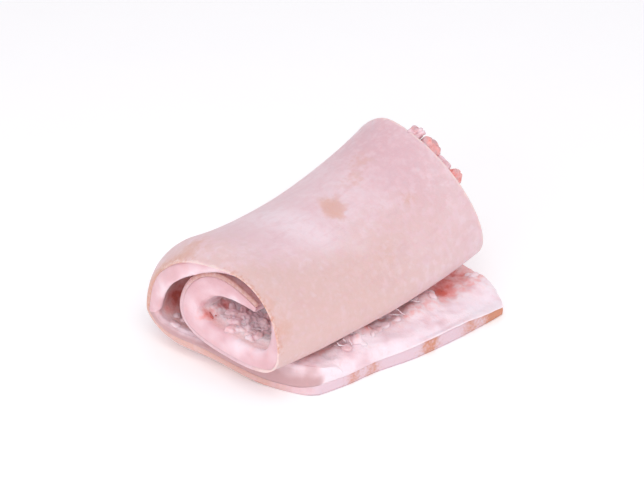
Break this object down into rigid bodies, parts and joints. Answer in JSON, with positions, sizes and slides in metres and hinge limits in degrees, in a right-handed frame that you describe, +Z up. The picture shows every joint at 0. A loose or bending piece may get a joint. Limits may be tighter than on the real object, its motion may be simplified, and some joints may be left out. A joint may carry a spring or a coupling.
{
  "type": "rolled raw pork skin",
  "caption": "slab of raw pork skin with its back fat, rolled into a loose flat spiral that lies on its free end, pale rind outside and lumpy fat inside",
  "frame": {"origin": "centre of the bounding box's underside, on the surface it lies on", "axes": "+Z up, +Y along the roll from its near cut end to its far cut end, +X towards the slab's free edge"},
  "size_m": [0.125, 0.1594, 0.0764],
  "materials": {
    "raw_pork_skin": "moist pale pink rind with pinkish white fat on its inner side"
  },
  "bodies": {
    "root": {"pork_skin_roll": "raw_pork_skin"}
  },
  "joints": []
}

# To be done
The lines above should be duplicated exactly.

# Correct answer
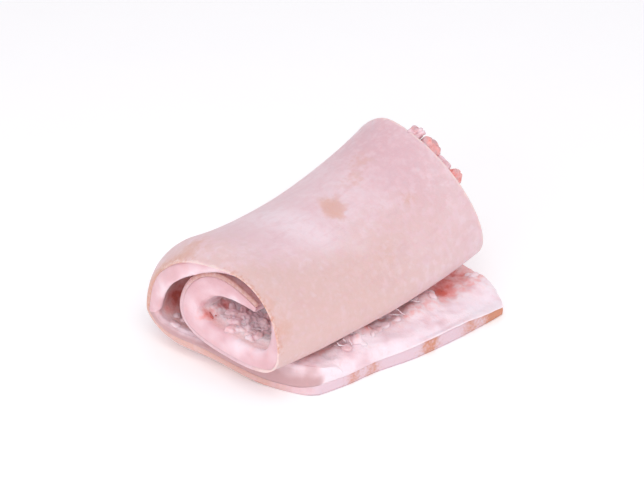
Break this object down into rigid bodies, parts and joints. Answer in JSON, with positions, sizes and slides in metres and hinge limits in degrees, in a right-handed frame that you describe, +Z up. The picture shows every joint at 0. A loose or bending piece may get a joint. Limits may be tighter than on the real object, its motion may be simplified, and some joints may be left out. A joint may carry a spring or a coupling.
{
  "type": "rolled raw pork skin",
  "caption": "slab of raw pork skin with its back fat, rolled into a loose flat spiral that lies on its free end, pale rind outside and lumpy fat inside",
  "frame": {"origin": "centre of the bounding box's underside, on the surface it lies on", "axes": "+Z up, +Y along the roll from its near cut end to its far cut end, +X towards the slab's free edge"},
  "size_m": [0.125, 0.1594, 0.0764],
  "materials": {
    "raw_pork_skin": "moist pale pink rind with pinkish white fat on its inner side"
  },
  "bodies": {
    "root": {"pork_skin_roll": "raw_pork_skin"}
  },
  "joints": []
}